Recientemente, The Economist le hizo a Henry una entrevista de dos días, en un total de ocho horas, cuya transcripción salió en la revista inglesa. Allí, Henry se permite cambiar de posición: de haber contradicho a Occidente por acercar la OTAN tanto a las fronteras de Moscú a, ahora, abogar por que Kiev sea admitida en la OTAN. Pero su racionalidad para esto último es contraintuitiva. Cree que los europeos deliran al armar tanto a Ucrania y desentenderse de los resultados. Si todo termina como se espera, Rusia y Kiev saldrán insatisfechas. La primera, sin consolidar sus ganancias de guerra y la segunda, admitiendo la cesión de Crimea y, principalmente de Sebastopol. Kiev quedará amargada y rabiosa por no poder profitar de su contraofensiva.

Pero lo que preocupa a Henry es que los europeos (y los estadounidenses) dejen a una Ucrania armada hasta los dientes, con uno de los menos experimentados liderazgos, estratégicamente. Como remedio, Henry cree que incluso a Rusia le conviene ahora que Ucrania tenga los límites que le impondría la membresía de la OTAN. Sin esos límites, quien sabe qué hará Ucrania en el futuro.

De ahí que Kissinger lea el acercamiento de Xi Jinping a Zelensky como un reconocimiento del nuevo papel estratégico de Ucrania, una potencia armada en Europa, y un deseo de Beijing de, ahora sí, pese a las declaraciones chinas de amistad sin límites con Moscú, terciar en el conflicto. A China, deduce Henry, no le conviene una Rusia derrotada y menos el trance de que Moscú quedara fulminada con el riesgo de una guerra civil a lo Siria. En esos dilemas debe pensar un estratega en serio, no un productor de facundias como esos que abundan en nuestro Sur.

En Latinoamérica se han festejado los cien años de Mr. Henry recordando su papel respecto a Argentina y Chile, hace cinco décadas. Sin embargo, hay páginas menos ajadas de su pensamiento y acción.
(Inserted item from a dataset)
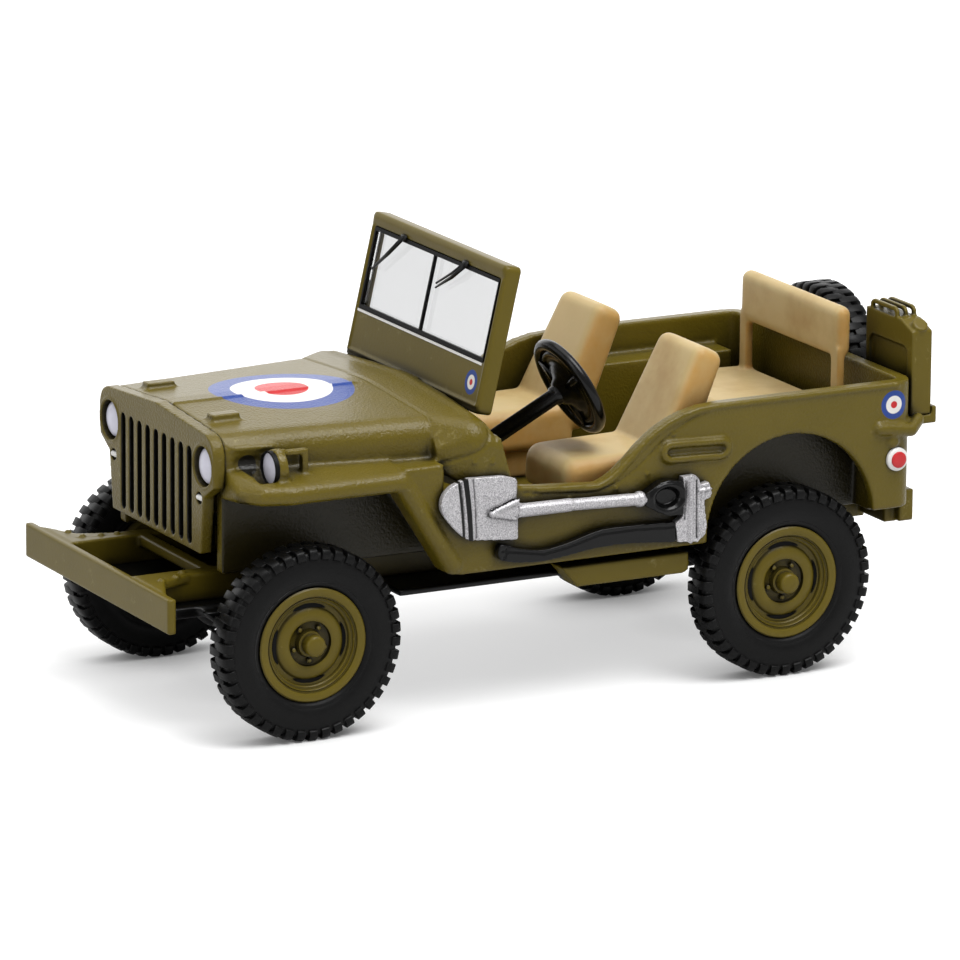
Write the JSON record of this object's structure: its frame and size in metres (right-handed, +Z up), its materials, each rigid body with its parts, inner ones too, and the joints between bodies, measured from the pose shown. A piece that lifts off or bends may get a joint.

Sus detractores optarán por criticar al Henry Kissinger de los bombardeos en la guerra de Vietnam o al que le atribuyen la frase de que “lo ilegal lo hacemos inmediatamente, lo inconstitucional nos toma más tiempo”. Mejor, empero, es seguir al Henry que critica la diplomacia “teológica”, como la boliviana actual, que “concibe a los adversarios como infieles o apóstatas y trata el mero hecho de negociar con ellos como una clase de pecado”. Me quedo, pues, con el Kissinger que sostenía esta macanuda autopercepción: “Los intelectuales son cínicos y los cínicos nunca han construido una catedral”.